One problem, says Yao, is the legacy of the planned economy, which was given a recent boost by a retreat to government spending during the global financial crisis. ‘But another is the lack of political participation by ordinary citizens. Government officials have strong incentives to pursue economic growth because it suits their own interests, either in the form of direct financial gains or their promotion. But economic growth is not the only concern of ordinary citizens. They also care about health, security for the elderly, housing, education, the environment, equality, none of which is automatically linked with the nation’s average higher rates of economic growth. Allowing ordinary citizens’ voices to be taken seriously in the political process would change the nature of the production government’.

As Yao points out, if you look around the world, societies that were successful in escaping the ‘middle-income trap’ (China’s next challenge) are those ‘that have kept their social structure flat and opened up the political process for democratisation, permitted freer movement of labour, and enhanced the welfare system’. Japan, South Korea, and Taiwan are all cases in point. Their transition to democratisation began when their per-capita purchasing power parity (PPP) income reached around US$8,000. In the next ten years, China’s per-capita PPP income will likely rise from its current US$6,300 to US$13,000.

With the East Asian experience as the benchmark, the next ten years will be a critical period for the Chinese leadership to undertake serious political reform.

Peter Drysdale is the editor of the East Asia Forum.

2 responses to “China’s political reform challenge”

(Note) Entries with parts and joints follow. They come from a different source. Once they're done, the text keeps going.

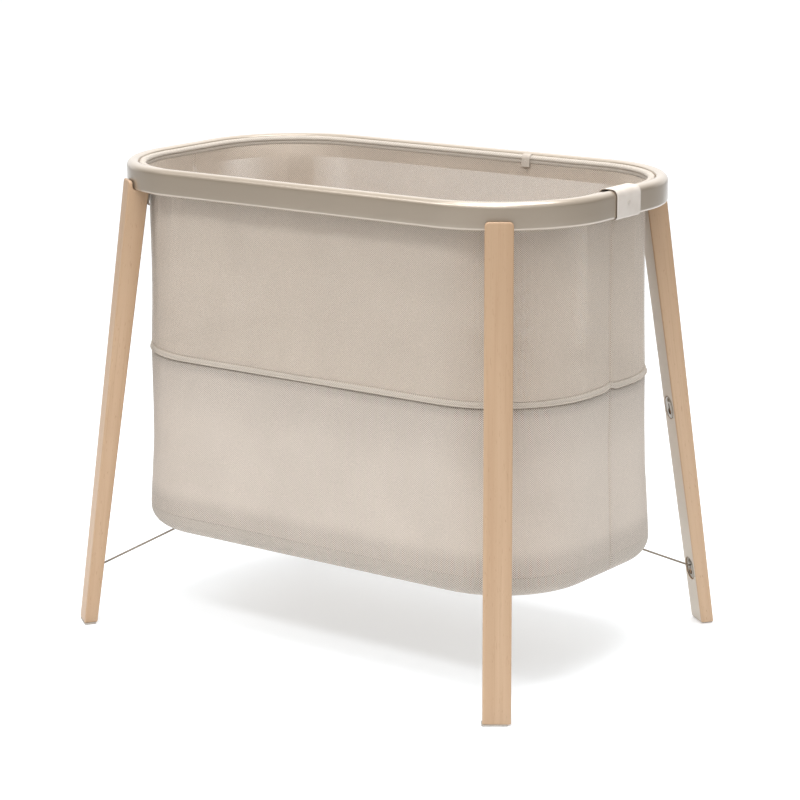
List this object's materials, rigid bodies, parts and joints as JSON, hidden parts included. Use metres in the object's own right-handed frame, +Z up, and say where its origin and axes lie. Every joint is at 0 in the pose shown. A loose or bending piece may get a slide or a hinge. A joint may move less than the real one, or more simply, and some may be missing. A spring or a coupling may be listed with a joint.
{
  "type": "bassinet on stand",
  "caption": "Freestanding oval bassinet: a mesh crib hung from a rounded metal rim on splayed tapered wooden legs, with a height-adjustable base held by corner cords.",
  "frame": {"origin": "on the floor under the middle of the crib", "axes": "+X along the crib towards the end with the rim strap, +Y to the rear, +Z up"},
  "size_m": [0.8989, 0.6464, 0.7704],
  "materials": {
    "beech": "pale beech, clear matt lacquer",
    "rim_metal": "satin taupe lacquer on a bent profile",
    "steel": "fine brushed",
    "dark_plastic": "fine matt texture",
    "grey_felt": "soft matt pad",
    "white_plastic": "plain moulded board",
    "mesh_fabric": "warm stone spacer mesh with small staggered holes",
    "strap_fabric": "smooth pale coated fabric",
    "mattress_cotton": "soft plain cotton",
    "foam": "open cell foam",
    "cord_textile": "thin braided cord"
  },
  "bodies": {
    "stand": {"rim": "rim_metal", "rim_joint_sleeve": "steel", "rim_strap": "strap_fabric", "strap_snap": "dark_plastic", "rim_hem": "mesh_fabric", "inner_tab": "strap_fabric", "tab_snap": "steel", "upper_mesh_wall": "mesh_fabric", "mid_seam_band": "mesh_fabric", "lower_mesh_wall": "mesh_fabric", "leg_front_right": "beech", "foot_glide_front_right": "grey_felt", "leg_bracket_front_right": "dark_plastic", "bracket_screw_front_right": "steel", "lower_keyhole_plate_front_right": "steel", "lower_plate_screw_front_right": "steel", "upper_keyhole_plate_front_right": "steel", "upper_plate_screw_front_right": "steel", "leg_front_left": "beech", "foot_glide_front_left": "grey_felt", "leg_bracket_front_left": "dark_plastic", "bracket_screw_front_left": "steel", "lower_keyhole_plate_front_left": "steel", "lower_plate_screw_front_left": "steel", "upper_keyhole_plate_front_left": "steel", "upper_plate_screw_front_left": "steel", "leg_rear_right": "beech", "foot_glide_rear_right": "grey_felt", "leg_bracket_rear_right": "dark_plastic", "bracket_screw_rear_right": "steel", "lower_keyhole_plate_rear_right": "steel", "lower_plate_screw_rear_right": "steel", "upper_keyhole_plate_rear_right": "steel", "upper_plate_screw_rear_right": "steel", "leg_rear_left": "beech", "foot_glide_rear_left": "grey_felt", "leg_bracket_rear_left": "dark_plastic", "bracket_screw_rear_left": "steel", "lower_keyhole_plate_rear_left": "steel", "lower_plate_screw_rear_left": "steel", "upper_keyhole_plate_rear_left": "steel", "upper_plate_screw_rear_left": "steel"},
    "base": {"base_tray": "mesh_fabric", "base_board": "white_plastic", "mattress_foam": "foam", "mattress_cover": "mattress_cotton", "cord_anchor_front_right": "dark_plastic", "cord_anchor_front_left": "dark_plastic", "cord_anchor_rear_right": "dark_plastic", "cord_anchor_rear_left": "dark_plastic", "cord_front_right": "cord_textile", "cord_front_left": "cord_textile", "cord_rear_right": "cord_textile", "cord_rear_left": "cord_textile"}
  },
  "joints": [
    {"name": "base_height", "type": "slide", "parent": "stand", "child": "base", "axis": [0, 0, 1], "range_m": [0, 0.25], "deforming": ["lower_mesh_wall", "cord_front_right", "cord_front_left", "cord_rear_right", "cord_rear_left"]}
  ]
}
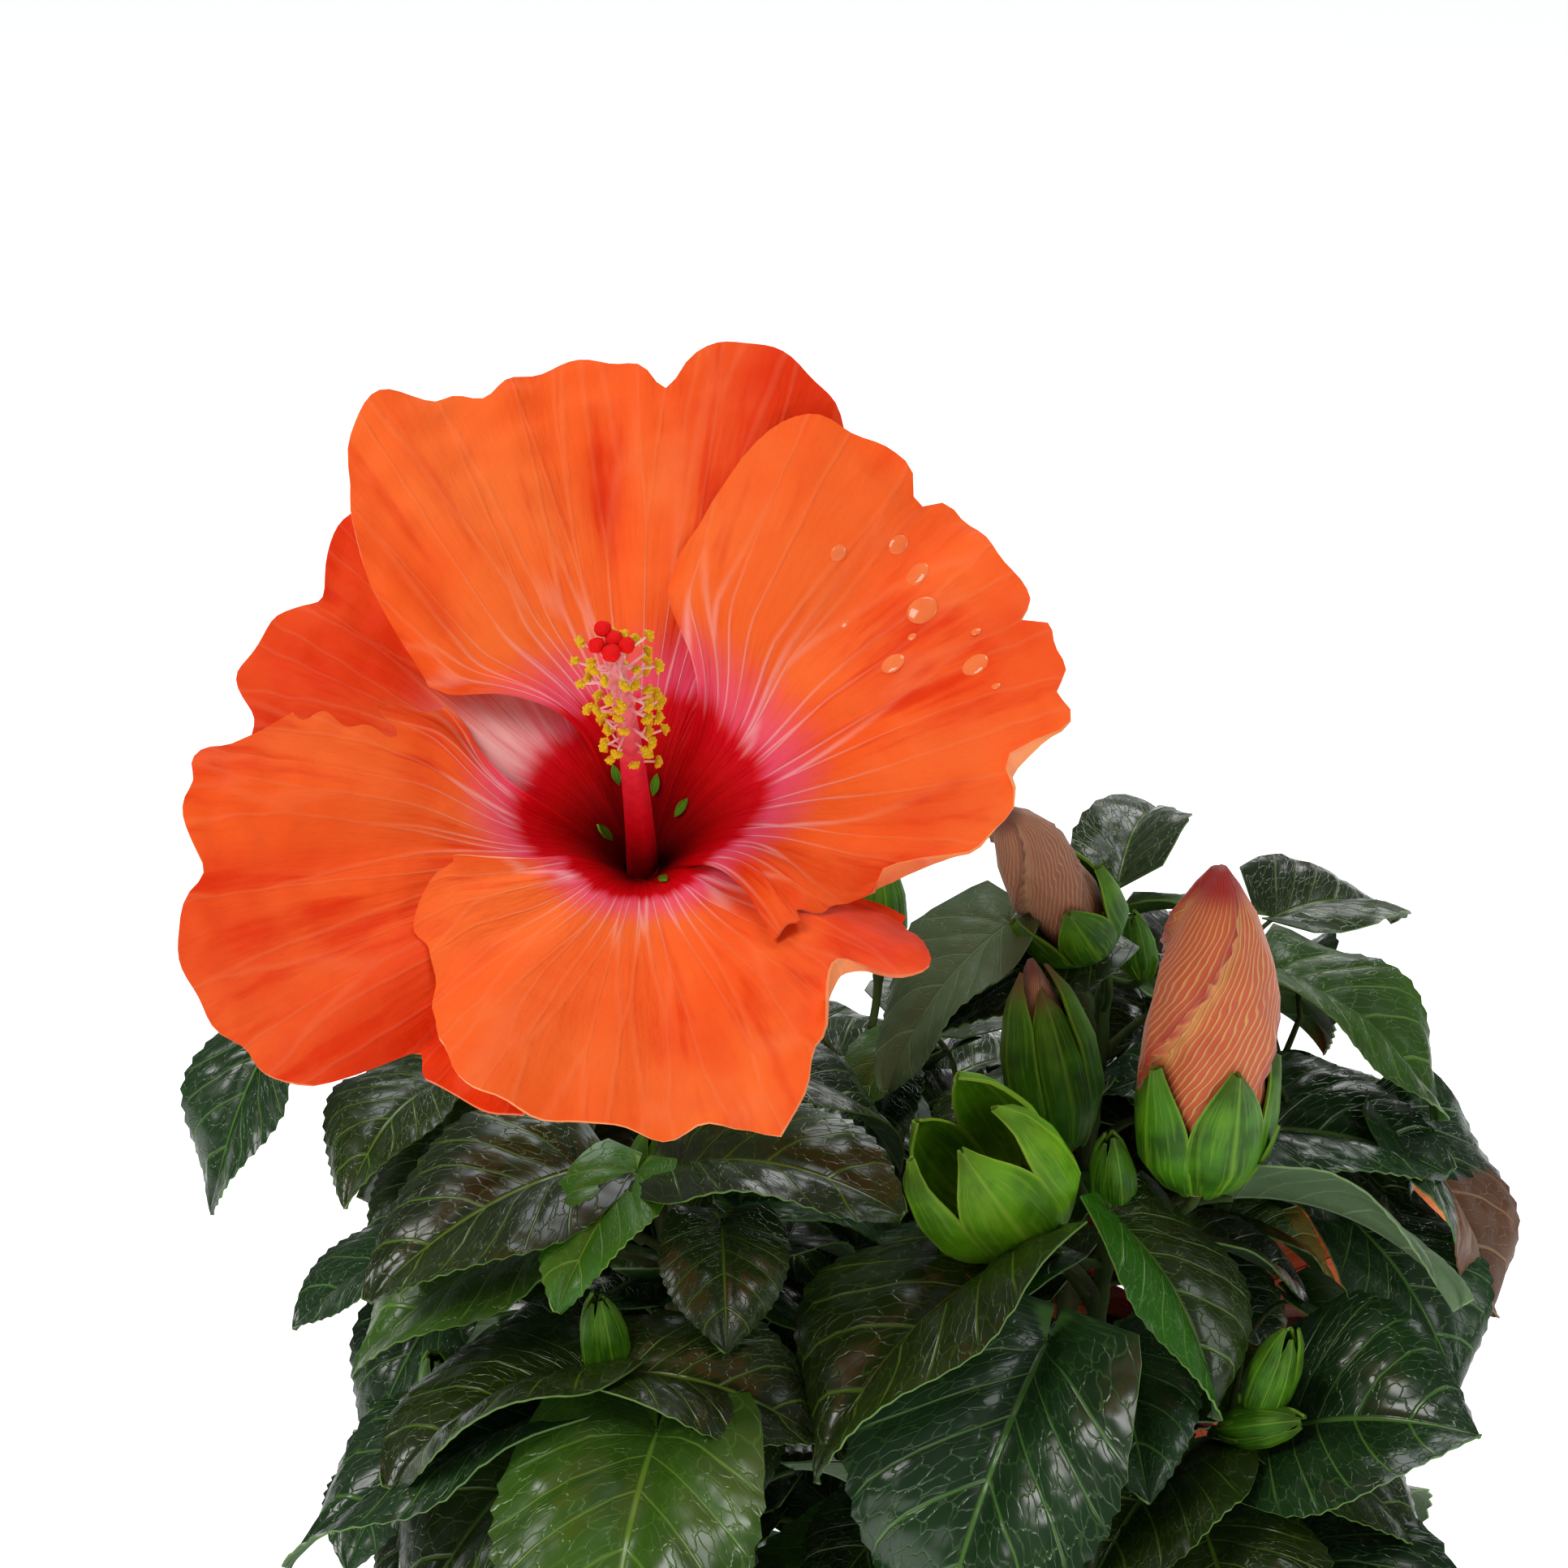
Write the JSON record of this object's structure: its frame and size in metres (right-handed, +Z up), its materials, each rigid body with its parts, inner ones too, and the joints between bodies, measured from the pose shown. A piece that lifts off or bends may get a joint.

  1. While the world is mesmerized by China’s rise, Europe is in debt, and America is in recession. Most famous American experts in globalization – Joseph Stiglitz, Thomas Friedman, Michael Mandelbaum, and Tina Rosenberg – praise China in using the role of the State in regulating changes to achieve growth and aggressively promoted exports as well as in distributing benefits with effective social programs aiming at the poor. While China did well in reducing poverty, there are still huge gaps between rich and poor. On the contrary, the United States is in the angst-ridden times: creativity crisis, unemployment and recession. Globalization has made the world look a starkly different place, Americans begin to question about its exceptionalism and ask if a sick superpower has a staying power to remain engaged and to lead. When the new Secretary of Defense, Panetta, speaks more than is scoped about the confrontation in the Asia Pacific region; as a result, the Congress leaves Panetta’s Pentagon without the blank check. Globalization and technology have flattened the world, creating a level playing field in which developed and less developed countries can compete on equal terms, I hope top officials conduct divergent and convergent thinking – creativity – before making big bluffs because no soldiers of any country have to sacrifice their lives for top officials’ ego and ignorance. The world deserves fresh, thoughtful, innovative ideas for the peaceful 21st century.

    Regarding young generation leadership, China can learn from the United States in terms of elite recruitment. The United States promotes any ordinary person who has extraordinary virtues and character such as President George W Bush and President Obama to the highest position in the land.